Chukwuemeka Ujam (born March 6, 1974) is a Nigerian politician, and the elected member representing Nkanu East/West Federal Constituency of Enugu State. He is a member of the People's Democratic Party (PDP).

Early life and education
Chukwuemeka Ujam was born on 6 March 1974, to the family of Chief & Engr Mrs Nwafor Ujam. He began his secondary education at Federal Government College Enugu, and obtained his Senior School Certificate in 1991. Upon graduation, he proceeded to the University of Nigeria Nsukka for his university education, and obtained a Bachelor's (B.Eng Hons) degree in Electronics Engineering in 1997. He went on to King's College London, from where he obtained a Master's (M.Sc Hons) degree in Enterprise Information Systems in 2001. He then proceeded to the University of Kent, Canterbury, for his Doctorate (PhD) degree in Biometrics Security.

Career
Dr Ujam has a career background in telecommunications technology. He has held many senior engineering positions in several major UK telecoms and security organizations as well as board level responsibility in IT start up organizations. Positions he has held include Security Technical Architect at Metropolitan Police Service, Head, Technical Solution at Serco Trusted Borders (eBorders), Lead Technical Design Authority and Technical Architect at Atos Origin UK and Senior Technical Designer (Design, Security, Strategy and Data) at BT Global Services.

Political career
In 2011, Dr Chukwuemeka Ujam was appointed as Commissioner for Lands and Urban Development Enugu State under the leadership of the then Governor Sullivan Chime.

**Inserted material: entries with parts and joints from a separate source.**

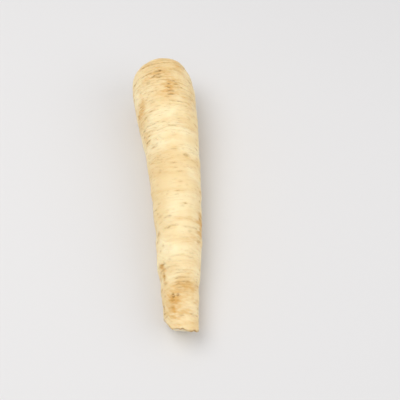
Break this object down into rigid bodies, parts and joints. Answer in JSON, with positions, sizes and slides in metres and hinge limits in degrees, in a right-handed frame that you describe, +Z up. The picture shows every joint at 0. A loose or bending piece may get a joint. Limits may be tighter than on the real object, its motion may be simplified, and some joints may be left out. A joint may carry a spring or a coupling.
{
  "type": "parsley root",
  "caption": "Whole trimmed parsley root lying on its side: a pale, wrinkled, gently bent taproot that tapers from a domed crown to a slanted cut tail.",
  "frame": {"origin": "middle of the footprint, on the surface that the root lies on", "axes": "+Z up, +Y along the root from the cut tail to the crown"},
  "size_m": [0.0412, 0.1922, 0.0396],
  "materials": {
    "root_skin": "satin, cream skin with fine transverse wrinkles and brown flecks"
  },
  "bodies": {
    "root": {"parsley_root": "root_skin"}
  },
  "joints": []
}
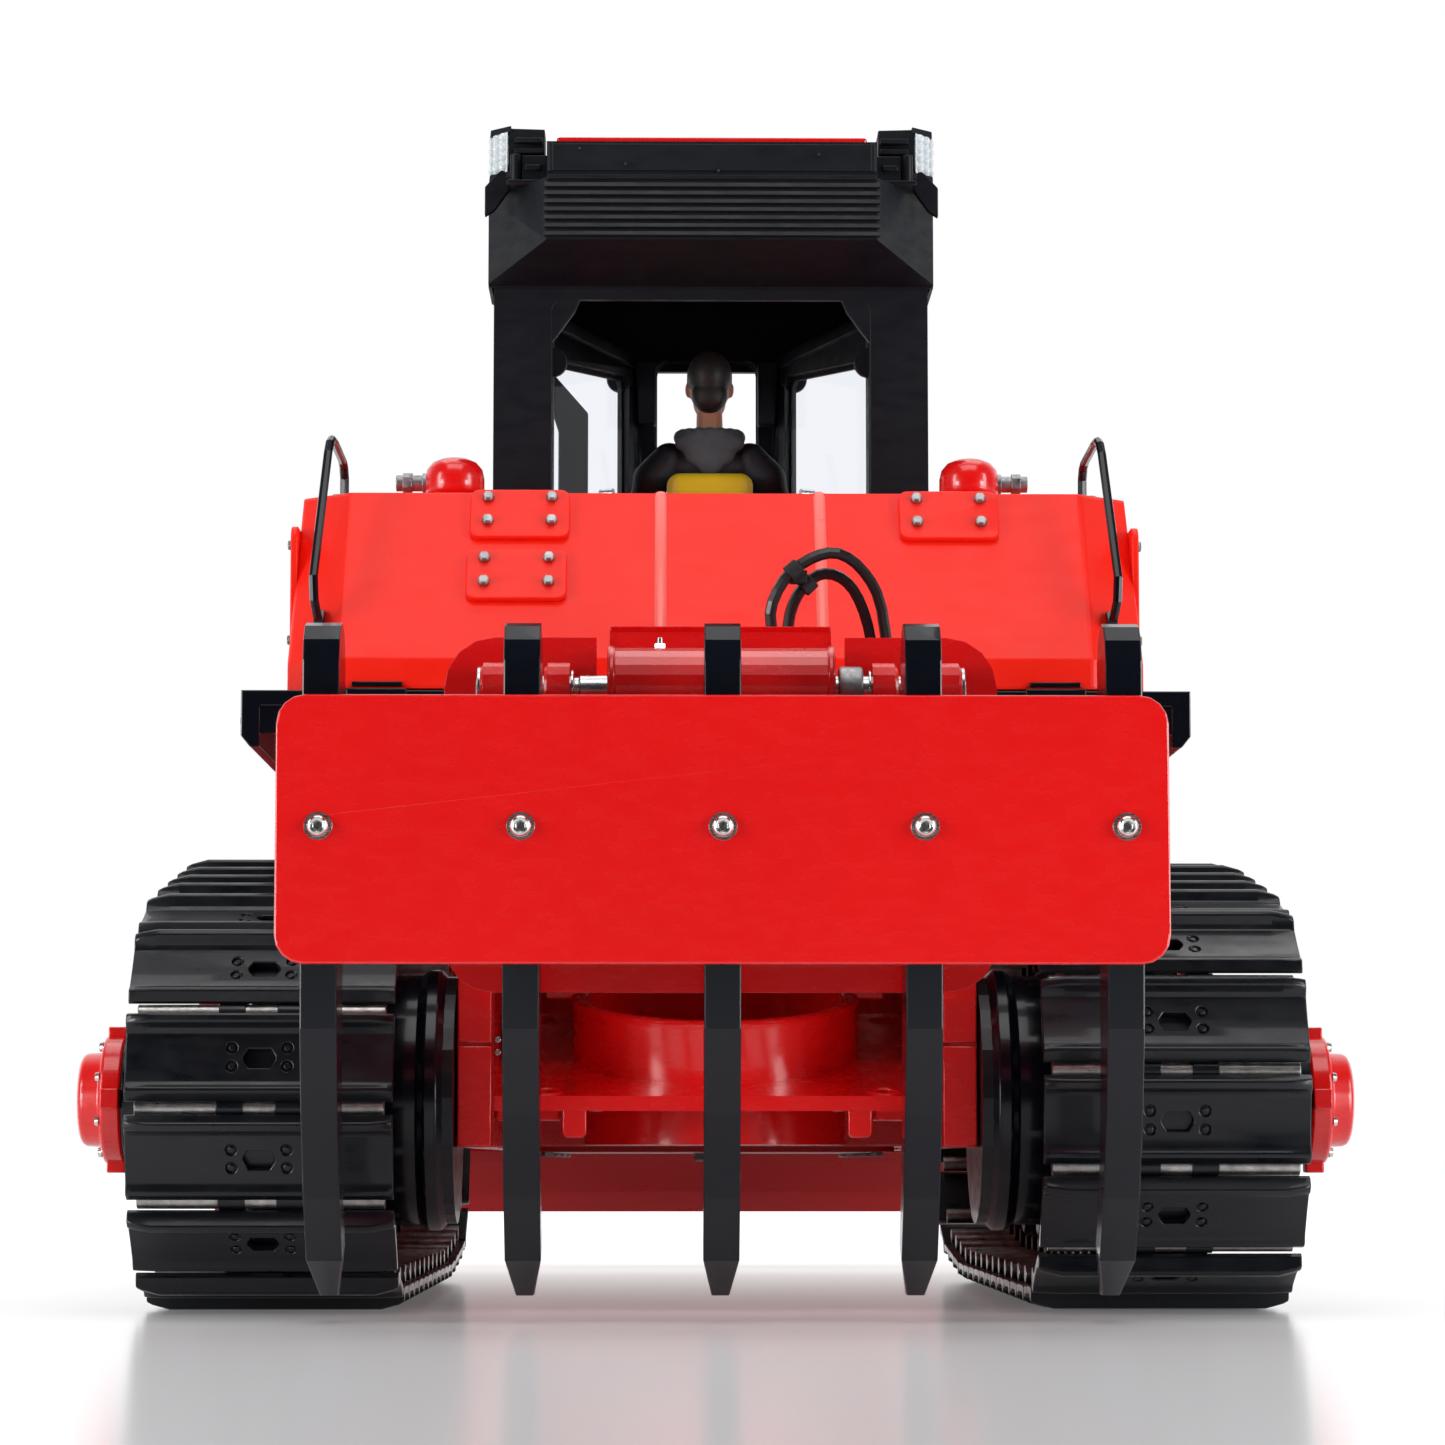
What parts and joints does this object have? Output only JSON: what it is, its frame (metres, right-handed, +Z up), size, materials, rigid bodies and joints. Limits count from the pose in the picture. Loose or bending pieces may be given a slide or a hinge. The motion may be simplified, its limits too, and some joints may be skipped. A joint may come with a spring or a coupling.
{
  "type": "toy bulldozer with rear ripper",
  "caption": "Red and black metal toy bulldozer with steel tracks, a cab with a seated figure, a front blade and a rear ripper with curved shanks",
  "frame": {"origin": "on the floor, under the middle of the machine's bounding box", "axes": "+X is to the right seen from behind, +Y is forward towards the blade, +Z is up"},
  "size_m": [0.3, 0.504, 0.278],
  "materials": {
    "red_paint": "bright red gloss paint on metal plate",
    "black_metal": "blue-black semi-gloss coating on steel",
    "cab_black": "satin black paint",
    "bright_steel": "bright machined steel",
    "seat_yellow": "matte yellow moulded plastic",
    "figure_dark": "matte dark painted figure",
    "hose_black": "smooth black rubber hose"
  },
  "bodies": {
    "tractor": {"main_frame": "red_paint", "rear_housing": "red_paint", "cover_plate_1": "red_paint", "cover_plate_2": "red_paint", "cover_plate_3": "red_paint", "engine_hood": "red_paint", "radiator_grille": "black_metal", "exhaust_stack": "black_metal", "filler_cap_left": "red_paint", "filler_cap_right": "red_paint", "fender_left": "black_metal", "fender_right": "black_metal", "handrail_left": "black_metal", "handrail_right": "black_metal", "cab_shell": "cab_black", "cab_visor": "cab_black", "cab_roof": "red_paint", "work_light_left": "cab_black", "work_light_right": "cab_black", "driver_seat": "seat_yellow", "driver_figure": "figure_dark", "control_console": "cab_black", "track_chain_left": "black_metal", "track_chain_right": "black_metal", "track_frame_left": "black_metal", "track_frame_right": "black_metal", "hydraulic_hose_1": "hose_black", "hydraulic_hose_2": "hose_black"},
    "blade_frame": {"blade": "red_paint", "push_arm_left": "red_paint", "push_arm_right": "red_paint"},
    "lift_barrel_left": {"lift_cylinder_barrel_left": "black_metal"},
    "lift_barrel_right": {"lift_cylinder_barrel_right": "black_metal"},
    "lift_rod_left": {"lift_cylinder_rod_left": "bright_steel"},
    "lift_rod_right": {"lift_cylinder_rod_right": "bright_steel"},
    "ripper_arm": {"ripper_lower_arm": "red_paint"},
    "ripper_link": {"ripper_top_link": "red_paint"},
    "ripper_carriage": {"ripper_carriage": "red_paint", "ripper_face_plate": "red_paint", "ripper_top_pin": "bright_steel", "ripper_shank_1": "black_metal", "ripper_shank_2": "black_metal", "ripper_shank_3": "black_metal", "ripper_shank_4": "black_metal", "ripper_shank_5": "black_metal", "ripper_screw_1": "bright_steel", "ripper_screw_2": "bright_steel", "ripper_screw_3": "bright_steel", "ripper_screw_4": "bright_steel", "ripper_screw_5": "bright_steel"},
    "ripper_barrel": {"ripper_cylinder_barrel": "black_metal"},
    "ripper_rod": {"ripper_cylinder_rod": "bright_steel"},
    "door_left": {"cab_door_left": "cab_black"},
    "door_right": {"cab_door_right": "cab_black"},
    "sprocket_left": {"sprocket_left": "red_paint"},
    "idler_left": {"idler_left": "black_metal"},
    "carrier_left": {"carrier_roller_left": "black_metal"},
    "sprocket_right": {"sprocket_right": "red_paint"},
    "idler_right": {"idler_right": "black_metal"},
    "carrier_right": {"carrier_roller_right": "black_metal"}
  },
  "joints": [
    {"name": "ripper_lift", "type": "hinge", "parent": "tractor", "child": "ripper_arm", "pos_m": [0, -0.16, 0.08], "axis": [-1, 0, 0], "range_deg": [-12, 34]},
    {"name": "ripper_top_link_swing", "type": "hinge", "parent": "tractor", "child": "ripper_link", "pos_m": [0, -0.175, 0.123], "axis": [-1, 0, 0], "range_deg": [-12.5, 34.5]},
    {"name": "ripper_carriage_swing", "type": "hinge", "parent": "ripper_arm", "child": "ripper_carriage", "pos_m": [0, -0.206, 0.08], "axis": [-1, 0, 0], "range_deg": [-34.5, 12.5]},
    {"name": "ripper_cylinder_swing", "type": "hinge", "parent": "tractor", "child": "ripper_barrel", "pos_m": [0, -0.17, 0.108], "axis": [-1, 0, 0], "range_deg": [-11.1, 29.6]},
    {"name": "ripper_rod_slide", "type": "slide", "parent": "ripper_barrel", "child": "ripper_rod", "axis": [0, -0.7863, -0.6178], "range_m": [-0.0177, 0.00657]},
    {"name": "blade_lift", "type": "hinge", "parent": "tractor", "child": "blade_frame", "pos_m": [0, 0.01, 0.042], "axis": [1, 0, 0], "range_deg": [-4.5, 14]},
    {"name": "lift_cylinder_swing_left", "type": "hinge", "parent": "tractor", "child": "lift_barrel_left", "pos_m": [-0.0605, 0.13, 0.165], "axis": [1, 0, 0], "range_deg": [-4.7, 12.4]},
    {"name": "lift_rod_slide_left", "type": "slide", "parent": "lift_barrel_left", "child": "lift_rod_left", "axis": [0, 0.5708, -0.8211], "range_m": [-0.04226, 0.01399]},
    {"name": "lift_cylinder_swing_right", "type": "hinge", "parent": "tractor", "child": "lift_barrel_right", "pos_m": [0.0605, 0.13, 0.165], "axis": [1, 0, 0], "range_deg": [-4.7, 12.4]},
    {"name": "lift_rod_slide_right", "type": "slide", "parent": "lift_barrel_right", "child": "lift_rod_right", "axis": [0, 0.5708, -0.8211], "range_m": [-0.04226, 0.01399]},
    {"name": "door_swing_right", "type": "hinge", "parent": "tractor", "child": "door_right", "pos_m": [0.05113, -0.00823, 0.19], "axis": [0, 0, -1], "range_deg": [0, 75]},
    {"name": "door_swing_left", "type": "hinge", "parent": "tractor", "child": "door_left", "pos_m": [-0.05113, -0.00823, 0.19], "axis": [0, 0, 1], "range_deg": [0, 75]},
    {"name": "sprocket_turn_left", "type": "hinge", "parent": "tractor", "child": "sprocket_left", "pos_m": [-0.0929, -0.148, 0.044], "axis": [1, 0, 0], "continuous": true},
    {"name": "idler_turn_left", "type": "hinge", "parent": "tractor", "child": "idler_left", "pos_m": [-0.0929, 0.12384, 0.0445], "axis": [1, 0, 0], "continuous": true},
    {"name": "carrier_turn_left", "type": "hinge", "parent": "tractor", "child": "carrier_left", "pos_m": [-0.0929, -0.076, 0.0797], "axis": [1, 0, 0], "continuous": true},
    {"name": "sprocket_turn_right", "type": "hinge", "parent": "tractor", "child": "sprocket_right", "pos_m": [0.0929, -0.148, 0.044], "axis": [1, 0, 0], "continuous": true},
    {"name": "idler_turn_right", "type": "hinge", "parent": "tractor", "child": "idler_right", "pos_m": [0.0929, 0.12384, 0.0445], "axis": [1, 0, 0], "continuous": true},
    {"name": "carrier_turn_right", "type": "hinge", "parent": "tractor", "child": "carrier_right", "pos_m": [0.0929, -0.076, 0.0797], "axis": [1, 0, 0], "continuous": true}
  ],
  "couplings": [
    {"joint": "ripper_top_link_swing", "follows": "ripper_lift", "ratio": 1},
    {"joint": "ripper_carriage_swing", "follows": "ripper_lift", "ratio": -1},
    {"joint": "ripper_cylinder_swing", "follows": "ripper_lift", "ratio": 0.84257},
    {"joint": "ripper_rod_slide", "follows": "ripper_lift", "m_per_rad": -0.028977},
    {"joint": "lift_cylinder_swing_left", "follows": "blade_lift", "ratio": 0.815},
    {"joint": "lift_rod_slide_left", "follows": "blade_lift", "m_per_rad": -0.1705},
    {"joint": "lift_cylinder_swing_right", "follows": "blade_lift", "ratio": 0.815},
    {"joint": "lift_rod_slide_right", "follows": "blade_lift", "m_per_rad": -0.1705},
    {"joint": "idler_turn_left", "follows": "sprocket_turn_left", "ratio": 1.1162},
    {"joint": "carrier_turn_left", "follows": "sprocket_turn_left", "ratio": 5.023},
    {"joint": "idler_turn_right", "follows": "sprocket_turn_right", "ratio": 1.1162},
    {"joint": "carrier_turn_right", "follows": "sprocket_turn_right", "ratio": 5.023}
  ]
}
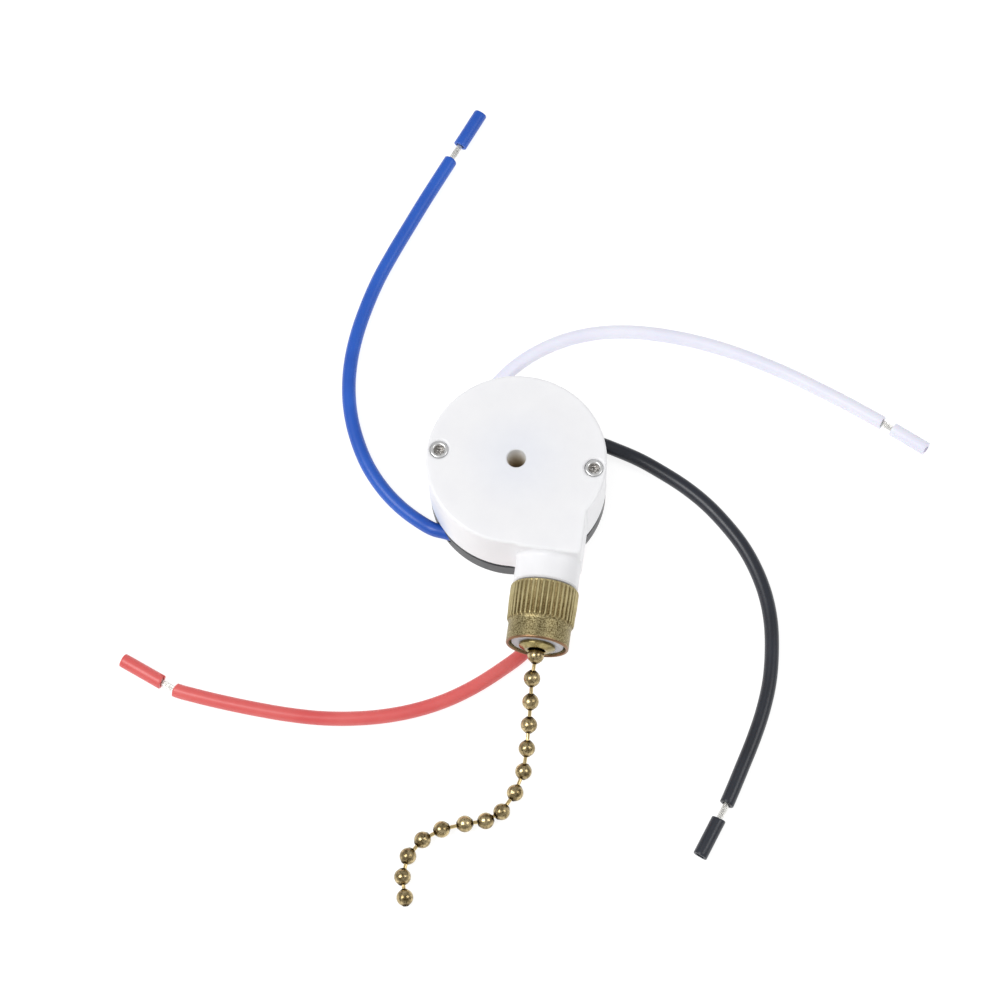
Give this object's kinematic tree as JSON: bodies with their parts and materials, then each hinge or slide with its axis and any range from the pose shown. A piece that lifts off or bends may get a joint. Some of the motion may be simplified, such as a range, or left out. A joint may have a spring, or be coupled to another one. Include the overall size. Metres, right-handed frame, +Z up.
{
  "type": "pull chain switch",
  "caption": "Round two-part rotary switch with a threaded neck, knurled brass nut, bead pull chain and four stripped lead wires.",
  "frame": {"origin": "centre of the flat underside of the base plate", "axes": "-Y along the threaded neck and the pull direction, +Z up through the round face of the cap, +X to the side the neck is offset to"},
  "size_m": [0.1521, 0.1694, 0.0185],
  "materials": {
    "nylon_white": "satin moulded nylon, slightly see-through",
    "phenolic_black": "satin moulded phenolic",
    "nickel": "nickel-plated rivet, polished",
    "antique_brass": "antique brass plating, dark in the hollows",
    "bright_brass": "bare stamped brass",
    "acetal": "moulded acetal",
    "spring_steel": "bright spring steel",
    "copper": "bare copper strip",
    "tinned_copper": "tinned copper strands",
    "pvc_blue": "satin PVC",
    "pvc_red": "satin PVC",
    "pvc_black": "satin PVC",
    "pvc_white": "satin PVC, lilac white"
  },
  "bodies": {
    "housing": {"base_plate": "phenolic_black", "top_cap": "nylon_white", "rivet_left": "nickel", "rivet_right": "nickel", "bell_mouth": "antique_brass", "return_spring": "spring_steel", "detent_leaf_back": "spring_steel", "detent_leaf_front": "spring_steel", "terminal_blue": "bright_brass", "terminal_red": "bright_brass", "terminal_black": "bright_brass", "terminal_white": "bright_brass", "wire_clamp_blue": "spring_steel", "wire_clamp_red": "spring_steel", "wire_clamp_black": "spring_steel", "wire_clamp_white": "spring_steel", "blue_wire_insulation": "pvc_blue", "blue_wire_conductor": "tinned_copper", "red_wire_insulation": "pvc_red", "red_wire_conductor": "tinned_copper", "black_wire_insulation": "pvc_black", "black_wire_conductor": "tinned_copper", "white_wire_insulation": "pvc_white", "white_wire_conductor": "tinned_copper"},
    "nut": {"cap_nut": "antique_brass"},
    "wheel": {"drive_wheel": "acetal", "chain_on_wheel": "antique_brass"},
    "rotor": {"index_rotor": "acetal", "moving_contact": "copper", "contact_spring": "spring_steel"},
    "chain_lead": {"chain_inner_run": "antique_brass", "chain_bead_01": "antique_brass", "chain_bead_02": "antique_brass", "chain_bead_03": "antique_brass", "chain_bead_04": "antique_brass"},
    "chain_part_1": {"chain_bead_05": "antique_brass", "chain_bead_06": "antique_brass"},
    "chain_part_2": {"chain_bead_07": "antique_brass", "chain_bead_08": "antique_brass"},
    "chain_part_3": {"chain_bead_09": "antique_brass", "chain_bead_10": "antique_brass"},
    "chain_part_4": {"chain_bead_11": "antique_brass", "chain_bead_12": "antique_brass"},
    "chain_part_5": {"chain_bead_13": "antique_brass", "chain_bead_14": "antique_brass", "chain_bead_15": "antique_brass"},
    "blue_slug": {"blue_wire_slug": "pvc_blue"},
    "red_slug": {"red_wire_slug": "pvc_red"},
    "black_slug": {"black_wire_slug": "pvc_black"},
    "white_slug": {"white_wire_slug": "pvc_white"}
  },
  "joints": [
    {"name": "chain_pull", "type": "slide", "parent": "housing", "child": "chain_lead", "axis": [0, -1, 0], "range_m": [0, 0.0135], "stiffness_N_per_m": 500, "springref_m": -0.008},
    {"name": "wheel_turn", "type": "hinge", "parent": "housing", "child": "wheel", "pos_m": [0, 0, 0.0112], "axis": [0, 0, 1], "range_deg": [-92, 2], "deforming": ["return_spring"]},
    {"name": "rotor_index", "type": "hinge", "parent": "housing", "child": "rotor", "pos_m": [0, 0, 0.0072], "axis": [0, 0, 1], "range_deg": [-92, 2], "deforming": ["detent_leaf_back", "detent_leaf_front"]},
    {"name": "cap_nut_turn", "type": "hinge", "parent": "housing", "child": "nut", "pos_m": [0.0086, -0.0292, 0.0112], "axis": [0, -1, 0], "continuous": true},
    {"name": "chain_bend_1", "type": "hinge", "parent": "chain_lead", "child": "chain_part_1", "pos_m": [0.00896, -0.05308, 0.0037], "axis": [0, 0, 1], "range_deg": [-15, 35]},
    {"name": "chain_bend_2", "type": "hinge", "parent": "chain_part_1", "child": "chain_part_2", "pos_m": [0.0078, -0.06147, 0.00165], "axis": [0, 0, 1], "range_deg": [-15, 35]},
    {"name": "chain_bend_3", "type": "hinge", "parent": "chain_part_2", "child": "chain_part_3", "pos_m": [0.003, -0.06763, 0.00165], "axis": [0, 0, 1], "range_deg": [-15, 35]},
    {"name": "chain_bend_4", "type": "hinge", "parent": "chain_part_3", "child": "chain_part_4", "pos_m": [-0.00504, -0.07035, 0.00165], "axis": [0, 0, 1], "range_deg": [-25, 20]},
    {"name": "chain_bend_5", "type": "hinge", "parent": "chain_part_4", "child": "chain_part_5", "pos_m": [-0.01062, -0.07633, 0.00165], "axis": [0, 0, 1], "range_deg": [-25, 12]},
    {"name": "blue_slug_pull", "type": "slide", "parent": "housing", "child": "blue_slug", "axis": [0.3714, 0.9285, 0], "range_m": [0, 0.0085]},
    {"name": "red_slug_pull", "type": "slide", "parent": "housing", "child": "red_slug", "axis": [-0.9237, 0.383, 0], "range_m": [0, 0.009]},
    {"name": "black_slug_pull", "type": "slide", "parent": "housing", "child": "black_slug", "axis": [-0.343, -0.9393, 0], "range_m": [0, 0.008]},
    {"name": "white_slug_pull", "type": "slide", "parent": "housing", "child": "white_slug", "axis": [0.8964, -0.4433, 0], "range_m": [0, 0.0079]}
  ],
  "couplings": [
    {"joint": "wheel_turn", "follows": "chain_pull", "rad_per_m": -116.28},
    {"joint": "rotor_index", "follows": "chain_pull", "rad_per_m": -116.28}
  ]
}
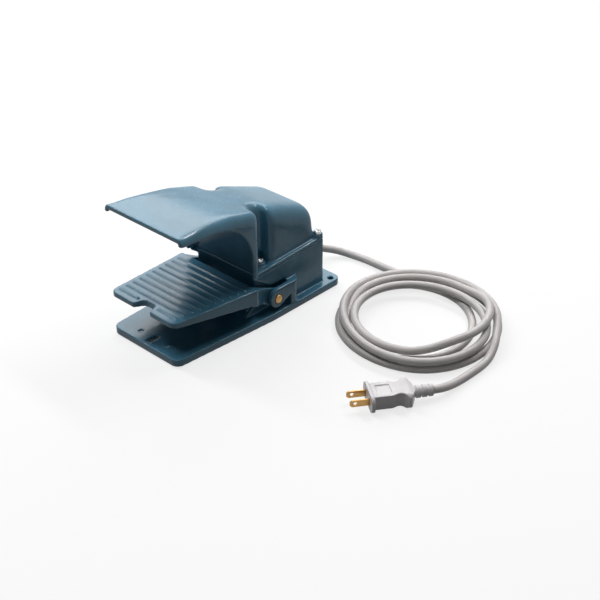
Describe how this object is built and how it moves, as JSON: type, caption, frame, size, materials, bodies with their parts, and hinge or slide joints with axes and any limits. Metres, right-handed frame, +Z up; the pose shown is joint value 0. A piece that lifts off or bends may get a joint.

During his tenure, he worked across the public and private sector lines to develop, craft and reform the administration of Land to serve the people and businesses in Enugu effectively. He also reduced the administrative complexities in the Ministry of Lands & Urban Development, Enugu by embracing and instituting the use of Information Technology in land administration.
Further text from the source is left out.